**TASK MATERIAL**

[start]

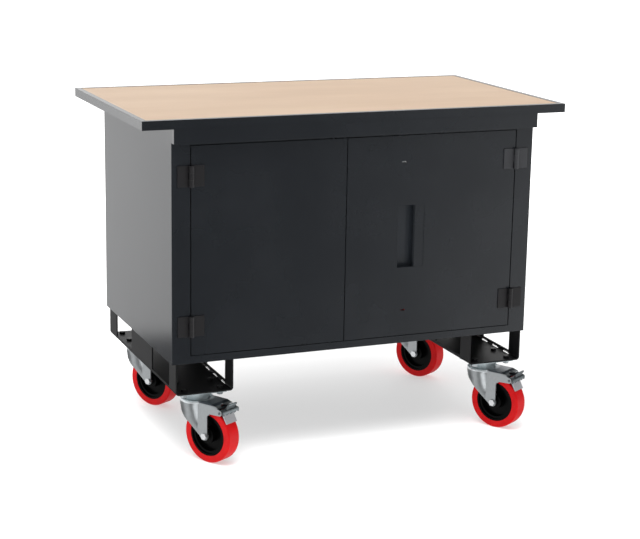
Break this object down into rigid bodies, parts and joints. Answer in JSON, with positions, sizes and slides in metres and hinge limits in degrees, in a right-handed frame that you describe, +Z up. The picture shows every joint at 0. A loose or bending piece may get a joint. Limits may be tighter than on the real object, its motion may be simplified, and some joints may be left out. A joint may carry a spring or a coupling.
{
  "type": "lockable mobile workbench",
  "caption": "Lockable mobile workbench: steel cupboard with two hinged doors under a board worktop, on two channels with swivel casters.",
  "frame": {"origin": "middle of the outline at floor level, under the wheels", "axes": "X runs along the worktop to the right, minus Y is the front with the doors, Z is up"},
  "size_m": [1.27, 0.7526, 0.975],
  "materials": {
    "paint_grey": "satin",
    "paint_black": "satin",
    "board": "satin",
    "tyre_red": "satin",
    "core_black": "matte",
    "zinc": "satin",
    "black_oxide": "matte"
  },
  "bodies": {
    "bench": {"worktop_tray": "paint_grey", "worktop_board": "board", "worktop_bolts": "zinc", "fascia": "paint_grey", "side_left": "paint_grey", "side_right": "paint_grey", "back_panel": "paint_grey", "base_panel": "paint_grey", "front_frame": "paint_grey", "shelf": "paint_grey", "shelf_brackets": "paint_grey", "skid_left": "paint_black", "skid_right": "paint_black", "caster_plates": "zinc", "caster_bolts": "black_oxide", "caster_nuts": "zinc", "kingpins": "zinc", "hinge_frame_leaves": "paint_grey", "hinge_pins": "paint_grey"},
    "left_door": {"door_left": "paint_grey", "door_left_stiffener": "paint_grey", "door_left_leaves": "paint_grey", "door_left_guides": "zinc"},
    "left_top_bolt": {"left_bolt_top": "zinc"},
    "left_bottom_bolt": {"left_bolt_bottom": "zinc"},
    "right_door": {"door_right": "paint_grey", "door_right_stiffener": "paint_grey", "door_right_leaves": "paint_grey", "door_right_handle": "paint_grey", "lock_cases": "zinc"},
    "top_barrel": {"key_barrel_top": "zinc"},
    "bottom_barrel": {"key_barrel_bottom": "zinc"},
    "top_lock_bolt": {"lock_bolt_top": "zinc"},
    "bottom_lock_bolt": {"lock_bolt_bottom": "zinc"},
    "swivel_fl": {"fork_fl": "zinc", "axle_fl": "zinc", "brake_pin_fl": "zinc"},
    "wheel_fl": {"tyre_fl": "tyre_red", "core_fl": "core_black", "bearings_fl": "zinc"},
    "brake_fl": {"pedal_fl": "zinc"},
    "brake_shoe_fl": {"shoe_fl": "zinc"},
    "swivel_fr": {"fork_fr": "zinc", "axle_fr": "zinc", "brake_pin_fr": "zinc"},
    "wheel_fr": {"tyre_fr": "tyre_red", "core_fr": "core_black", "bearings_fr": "zinc"},
    "brake_fr": {"pedal_fr": "zinc"},
    "brake_shoe_fr": {"shoe_fr": "zinc"},
    "swivel_bl": {"fork_bl": "zinc", "axle_bl": "zinc"},
    "wheel_bl": {"tyre_bl": "tyre_red", "core_bl": "core_black", "bearings_bl": "zinc"},
    "swivel_br": {"fork_br": "zinc", "axle_br": "zinc"},
    "wheel_br": {"tyre_br": "tyre_red", "core_br": "core_black", "bearings_br": "zinc"}
  },
  "joints": [
    {"name": "left_door_hinge", "type": "hinge", "parent": "bench", "child": "left_door", "pos_m": [-0.493, -0.31339, 0.609], "axis": [0, 0, -1], "range_deg": [0, 110]},
    {"name": "right_door_hinge", "type": "hinge", "parent": "bench", "child": "right_door", "pos_m": [0.493, -0.31339, 0.609], "axis": [0, 0, 1], "range_deg": [0, 110]},
    {"name": "left_top_bolt_slide", "type": "slide", "parent": "left_door", "child": "left_top_bolt", "axis": [0, 0, 1], "range_m": [0, 0.02]},
    {"name": "left_bottom_bolt_slide", "type": "slide", "parent": "left_door", "child": "left_bottom_bolt", "axis": [0, 0, -1], "range_m": [0, 0.02]},
    {"name": "top_barrel_turn", "type": "hinge", "parent": "right_door", "child": "top_barrel", "pos_m": [0.138, -0.30109, 0.825], "axis": [0, 1, 0], "range_deg": [0, 90]},
    {"name": "bottom_barrel_turn", "type": "hinge", "parent": "right_door", "child": "bottom_barrel", "pos_m": [0.146, -0.30109, 0.393], "axis": [0, 1, 0], "range_deg": [0, 90]},
    {"name": "top_lock_bolt_slide", "type": "slide", "parent": "right_door", "child": "top_lock_bolt", "axis": [0, 0, 1], "range_m": [0, 0.02]},
    {"name": "bottom_lock_bolt_slide", "type": "slide", "parent": "right_door", "child": "bottom_lock_bolt", "axis": [0, 0, -1], "range_m": [0, 0.02]},
    {"name": "swivel_turn_fl", "type": "hinge", "parent": "bench", "child": "swivel_fl", "pos_m": [-0.453, -0.24209, 0.175], "axis": [0, 0, 1], "continuous": true},
    {"name": "wheel_roll_fl", "type": "hinge", "parent": "swivel_fl", "child": "wheel_fl", "pos_m": [-0.42467, -0.28924, 0.08], "axis": [0.8572, 0.515, 0], "continuous": true},
    {"name": "pedal_press_fl", "type": "hinge", "parent": "swivel_fl", "child": "brake_fl", "pos_m": [-0.39686, -0.33552, 0.158], "axis": [0.8572, 0.515, 0], "range_deg": [0, 15]},
    {"name": "shoe_slide_fl", "type": "slide", "parent": "swivel_fl", "child": "brake_shoe_fl", "axis": [-0.3945, 0.6566, -0.6428], "range_m": [0, 0.0015]},
    {"name": "swivel_turn_fr", "type": "hinge", "parent": "bench", "child": "swivel_fr", "pos_m": [0.453, -0.24209, 0.175], "axis": [0, 0, 1], "continuous": true},
    {"name": "wheel_roll_fr", "type": "hinge", "parent": "swivel_fr", "child": "wheel_fr", "pos_m": [0.48133, -0.28924, 0.08], "axis": [0.8572, 0.515, 0], "continuous": true},
    {"name": "pedal_press_fr", "type": "hinge", "parent": "swivel_fr", "child": "brake_fr", "pos_m": [0.50914, -0.33552, 0.158], "axis": [0.8572, 0.515, 0], "range_deg": [0, 15]},
    {"name": "shoe_slide_fr", "type": "slide", "parent": "swivel_fr", "child": "brake_shoe_fr", "axis": [-0.3945, 0.6566, -0.6428], "range_m": [0, 0.0015]},
    {"name": "swivel_turn_bl", "type": "hinge", "parent": "bench", "child": "swivel_bl", "pos_m": [-0.453, 0.29991, 0.175], "axis": [0, 0, 1], "continuous": true},
    {"name": "wheel_roll_bl", "type": "hinge", "parent": "swivel_bl", "child": "wheel_bl", "pos_m": [-0.42467, 0.25276, 0.08], "axis": [0.8572, 0.515, 0], "continuous": true},
    {"name": "swivel_turn_br", "type": "hinge", "parent": "bench", "child": "swivel_br", "pos_m": [0.453, 0.29991, 0.175], "axis": [0, 0, 1], "continuous": true},
    {"name": "wheel_roll_br", "type": "hinge", "parent": "swivel_br", "child": "wheel_br", "pos_m": [0.48133, 0.25276, 0.08], "axis": [0.8572, 0.515, 0], "continuous": true}
  ],
  "couplings": [
    {"joint": "top_lock_bolt_slide", "follows": "top_barrel_turn", "m_per_rad": 0.012732},
    {"joint": "bottom_lock_bolt_slide", "follows": "bottom_barrel_turn", "m_per_rad": 0.012732},
    {"joint": "shoe_slide_fl", "follows": "pedal_press_fl", "m_per_rad": 0.0057296},
    {"joint": "shoe_slide_fr", "follows": "pedal_press_fr", "m_per_rad": 0.0057296}
  ]
}
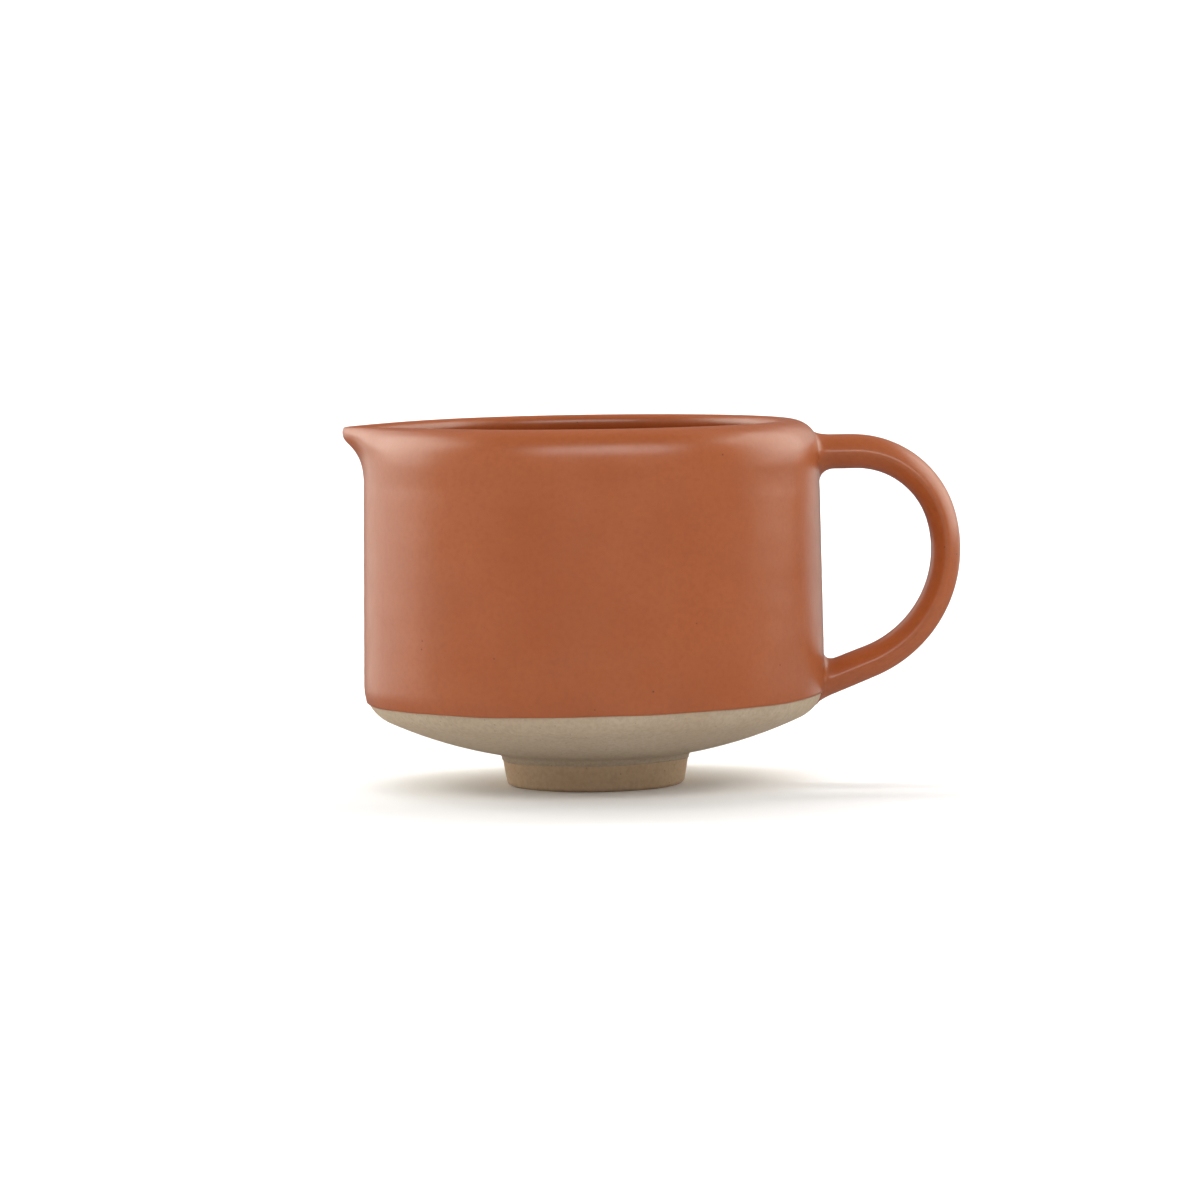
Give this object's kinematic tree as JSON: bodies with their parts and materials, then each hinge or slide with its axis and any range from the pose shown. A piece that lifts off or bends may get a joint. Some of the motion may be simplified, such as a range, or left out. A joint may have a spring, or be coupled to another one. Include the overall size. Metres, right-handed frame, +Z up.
{
  "type": "ceramic pitcher",
  "caption": "Small stoneware pitcher with a rounded wall and shallow bowl, a pulled pouring lip, an open strap handle and a narrow foot ring.",
  "frame": {"origin": "centre of the foot ring's standing face, on the body's axis", "axes": "+Z up, +X towards the handle, -X towards the pouring lip"},
  "size_m": [0.1338, 0.1, 0.0788],
  "materials": {
    "body_clay": "bare fired buff stoneware, matte",
    "foot_clay": "bare fired buff stoneware, matte, a little darker at the standing edge",
    "handle_clay": "fired stoneware under the glaze",
    "slip": "fired slip, matte",
    "glaze": "satin terracotta glaze with sparse fine dark specks, the same inside and out"
  },
  "bodies": {
    "root": {"stoneware_body": "body_clay", "foot_ring": "foot_clay", "foot_slip_joint": "slip", "handle": "handle_clay", "upper_handle_slip_joint": "slip", "lower_handle_slip_joint": "slip", "interior_glaze": "glaze", "exterior_glaze": "glaze"}
  },
  "joints": []
}
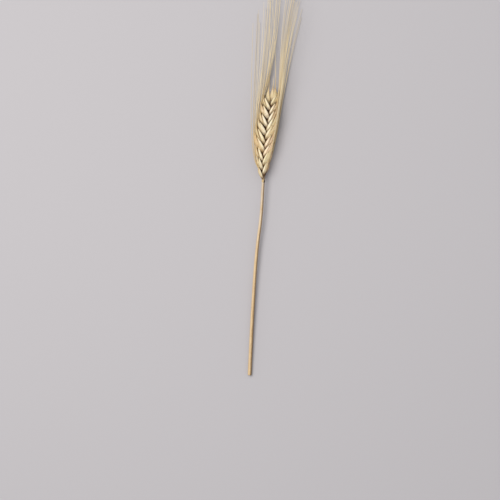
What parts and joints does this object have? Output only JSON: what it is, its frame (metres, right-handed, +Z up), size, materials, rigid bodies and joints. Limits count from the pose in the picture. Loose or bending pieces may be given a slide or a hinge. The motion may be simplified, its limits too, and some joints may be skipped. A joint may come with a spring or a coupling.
{
  "type": "wheat ear",
  "caption": "Bearded wheat ear on its cut straw stalk, lying down, with two rows of husked spikelets and long stiff awns.",
  "frame": {"origin": "on the surface that the ear lies on, under the middle of the object's box", "axes": "+Y along the ear towards the awn tips, +Z up from the surface, +X to the right of the ear seen from above"},
  "size_m": [0.0358, 0.3166, 0.0242],
  "materials": {
    "husk": "dry matt husk with golden edges",
    "straw": "dry satin straw with fine ribs"
  },
  "bodies": {
    "root": {"ear": "husk", "stem": "straw"}
  },
  "joints": []
}
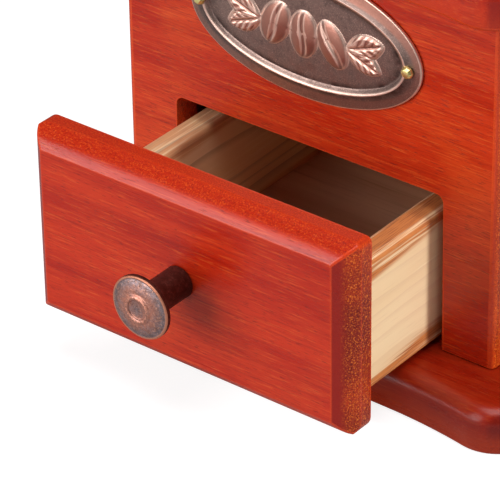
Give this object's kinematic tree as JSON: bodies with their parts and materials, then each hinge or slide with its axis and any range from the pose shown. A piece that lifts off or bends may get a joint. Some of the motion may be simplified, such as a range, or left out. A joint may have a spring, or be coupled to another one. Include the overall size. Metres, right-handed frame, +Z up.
{
  "type": "burr coffee grinder",
  "caption": "Hand-cranked box coffee mill: wooden box with a pull-out drawer and an oval plaque, a metal hopper bowl, and conical burrs turned by a crank with a wooden grip.",
  "frame": {"origin": "centre of the base board's underside", "axes": "+Z up, -Y is the front where the drawer pulls out, +X is the right as seen from the front"},
  "size_m": [0.1933, 0.1978, 0.2145],
  "materials": {
    "red_wood": "red-mahogany stain under a satin varnish",
    "pine": "planed, unfinished pine",
    "plywood": "unfinished plywood",
    "antique_copper": "antique copper plating, worn bright on the edges",
    "dark_copper": "dark antique copper plating, worn bright on the rim",
    "brass": "polished",
    "cast_iron": "as cast, with cut teeth",
    "steel": "zinc plated"
  },
  "bodies": {
    "mill_body": {"base_board": "red_wood", "top_board": "red_wood", "front_plank_lower": "red_wood", "front_plank_upper": "red_wood", "back_panel": "red_wood", "left_panel": "red_wood", "right_panel": "red_wood", "drawer_runner_left": "pine", "drawer_runner_right": "pine", "drawer_guide_left": "pine", "drawer_guide_right": "pine", "plaque": "antique_copper", "hopper_bowl": "antique_copper", "top_bridge": "antique_copper", "plaque_nail_left": "brass", "plaque_nail_right": "brass", "bridge_bush": "brass", "burr_housing": "cast_iron", "outer_burr": "cast_iron", "lower_bridge": "cast_iron", "base_screw_1": "steel", "base_screw_2": "steel", "base_screw_3": "steel", "base_screw_4": "steel", "hopper_bolt_1": "steel", "hopper_bolt_2": "steel", "hopper_bolt_3": "steel", "hopper_nut_1": "steel", "hopper_nut_2": "steel", "hopper_nut_3": "steel", "lower_bridge_screw_1": "steel", "lower_bridge_screw_2": "steel", "bridge_screw_front": "steel", "bridge_screw_back": "steel", "bridge_nut_front": "steel", "bridge_nut_back": "steel", "spring": "steel"},
    "drawer": {"drawer_front": "red_wood", "drawer_side_left": "pine", "drawer_side_right": "pine", "drawer_back": "pine", "drawer_bottom": "plywood", "drawer_knob": "dark_copper", "knob_screw": "steel"},
    "spring_seat": {"spring_seat": "steel"},
    "spindle": {"spindle": "steel", "inner_burr": "cast_iron", "burr_nut": "steel", "crank_arm": "antique_copper", "cap_nut": "brass", "grip_pin": "brass", "grip_washer": "brass"},
    "lock_washer": {"lock_washer": "steel"},
    "adjusting_nut": {"adjusting_nut": "brass"},
    "grip": {"grip": "red_wood"}
  },
  "joints": [
    {"name": "drawer_slide", "type": "slide", "parent": "mill_body", "child": "drawer", "axis": [0, -1, 0], "range_m": [-0.039, 0.041]},
    {"name": "burr_lift", "type": "slide", "parent": "mill_body", "child": "spring_seat", "axis": [0, 0, 1], "range_m": [-0.000399, 0.000399]},
    {"name": "crank_turn", "type": "hinge", "parent": "spring_seat", "child": "spindle", "pos_m": [0, 0, 0.15], "axis": [0, 0, 1], "continuous": true},
    {"name": "nut_travel", "type": "slide", "parent": "spindle", "child": "lock_washer", "axis": [0, 0, 1], "range_m": [-0.0004, 0.0004]},
    {"name": "grind_adjust", "type": "hinge", "parent": "lock_washer", "child": "adjusting_nut", "pos_m": [0, 0, 0.16], "axis": [0, 0, 1], "range_deg": [-115, 115]},
    {"name": "grip_spin", "type": "hinge", "parent": "spindle", "child": "grip", "pos_m": [0.105, 0, 0.19], "axis": [0, 0, 1], "continuous": true}
  ],
  "couplings": [
    {"joint": "grind_adjust", "follows": "burr_lift", "rad_per_m": -5026.5},
    {"joint": "nut_travel", "follows": "burr_lift", "ratio": -1}
  ]
}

[end]

Scan the listing above and identify each line holding the string "picture"; copy every such line.

Break this object down into rigid bodies, parts and joints. Answer in JSON, with positions, sizes and slides in metres and hinge limits in degrees, in a right-handed frame that you describe, +Z up. The picture shows every joint at 0. A loose or bending piece may get a joint. Limits may be tighter than on the real object, its motion may be simplified, and some joints may be left out. A joint may carry a spring or a coupling.
What parts and joints does this object have? Output only JSON: what it is, its frame (metres, right-handed, +Z up), size, materials, rigid bodies and joints. Limits count from the pose in the picture. Loose or bending pieces may be given a slide or a hinge. The motion may be simplified, its limits too, and some joints may be skipped. A joint may come with a spring or a coupling.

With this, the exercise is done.